WRITTEN EXERCISE: Stop after the line with "of the front": repeat exactly every line before it, beginning with the first, and that line itself.
--- Start ---
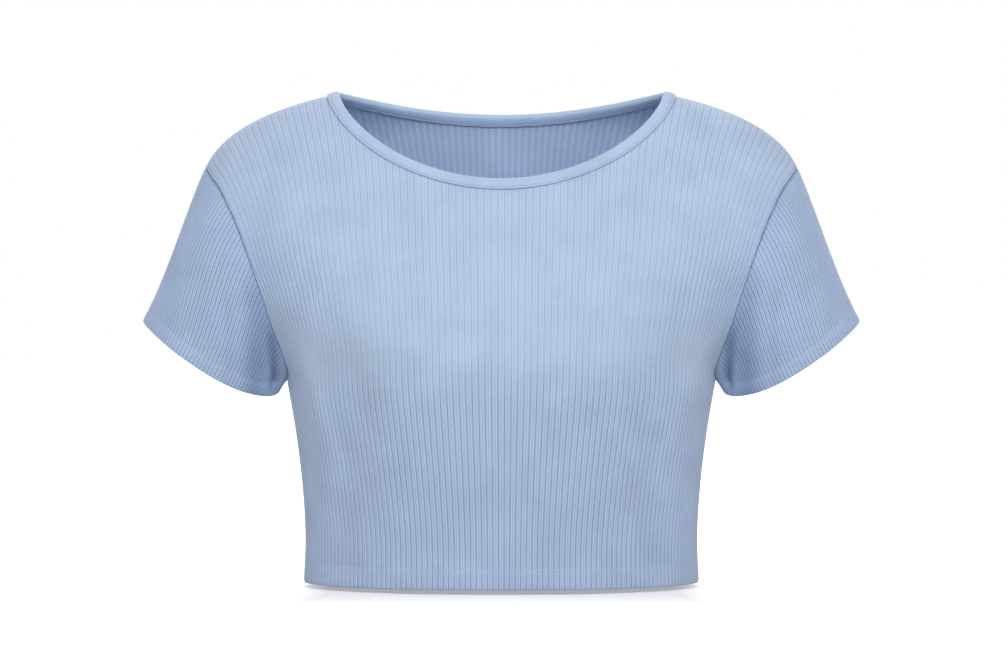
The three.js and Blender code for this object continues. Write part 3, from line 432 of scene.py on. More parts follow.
class PanelPlan:
    """Outline of the front or the back on the sheet."""

    def __init__(self, is_back: bool) -> None:
        self.is_back = is_back
        self.neck = Neck(-16.7, 1.2) if is_back else Neck(-71.0, 0.68)
        self.under = SHEET.back_under if is_back else SHEET.front_under
        self.towards = -1.0 if is_back else 1.0
        self.hem = SHEET.end if is_back else 0.0
        self.corner = SHEET.points(np.array([NECK_RIBS]), np.array([SHEET.ridge]))[0]
        steps = self.under + self.towards * np.arange(0, 150, 0.25)
        left = SHEET.edge("ribs", steps)
        self.scoop_end = steps[int(np.argmax(left <= ARMHOLE_RIBS + 1e-6))]
        armhole = np.linspace(self.under, SHEET.ridge, 400)
        seam = np.stack([SHEET.edge(n, armhole) for n in ("edge_x", "edge_out", "edge_up")], -1)
        gone = np.concatenate([[0.0], np.cumsum(np.linalg.norm(np.diff(seam, axis=0), axis=1))])
        self.seam = seam[::-1]
        self.seam_share = (1 - gone / gone[-1])[::-1]

    def neck_up(self, x: np.ndarray) -> np.ndarray:
        """Height of the cut neckline.

        Args:
            x: Distance from the centre.

        Returns:
            Heights in millimetres.
        """
        t = np.clip(np.abs(x) / self.corner[0], 0, 1)
        return self.corner[2] + (self.neck.depth - self.corner[2]) * (1 - t * t) ** self.neck.round

    def top(self, rib: np.ndarray) -> np.ndarray:
        """Place along the sheet where rib lines end.

        Args:
            rib: Ribs from the centre line.

        Returns:
            Places along the sheet.
        """
        size = np.abs(rib)
        zero = np.zeros_like(size)

        def over_neck(place: np.ndarray) -> np.ndarray:
            point = SHEET.points(rib, self.under + self.towards * place)
            return point[..., 2] - self.neck_up(point[..., 0])

        def over_scoop(place: np.ndarray) -> np.ndarray:
            return size - SHEET.edge("ribs", self.under + self.towards * place)

        neck = bisect(over_neck, zero, zero + abs(SHEET.ridge - self.under))
        scoop = bisect(over_scoop, zero, zero + abs(self.scoop_end - self.under))
        place = np.where(size > ARMHOLE_RIBS, scoop,
                         np.where(size >= NECK_RIBS, abs(SHEET.ridge - self.under), neck))
        return self.under + self.towards * place

    def seam_at(self, share: np.ndarray) -> np.ndarray:
        """Points of the armhole seam.

        Args:
            share: Shares of its length from the shoulder.

        Returns:
            Points in millimetres.
        """
        return np.stack([np.interp(share, self.seam_share, self.seam[:, k]) for k in range(3)],
                        axis=-1)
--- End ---
ANSWER TO THE TASK:
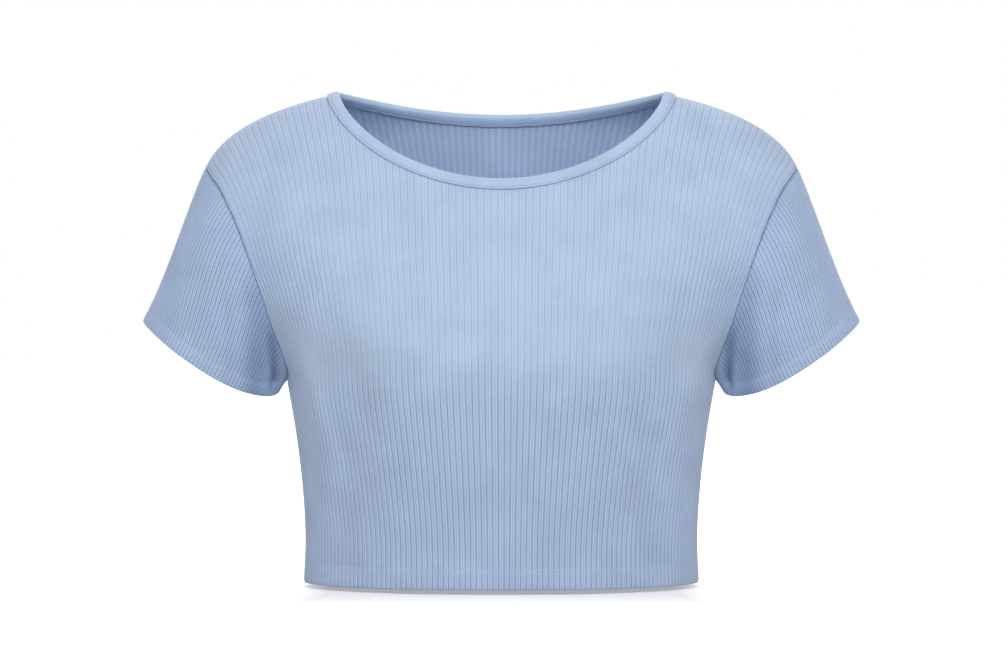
The three.js and Blender code for this object continues. Write part 3, from line 432 of scene.py on. More parts follow.
class PanelPlan:
    """Outline of the front or the back on the sheet."""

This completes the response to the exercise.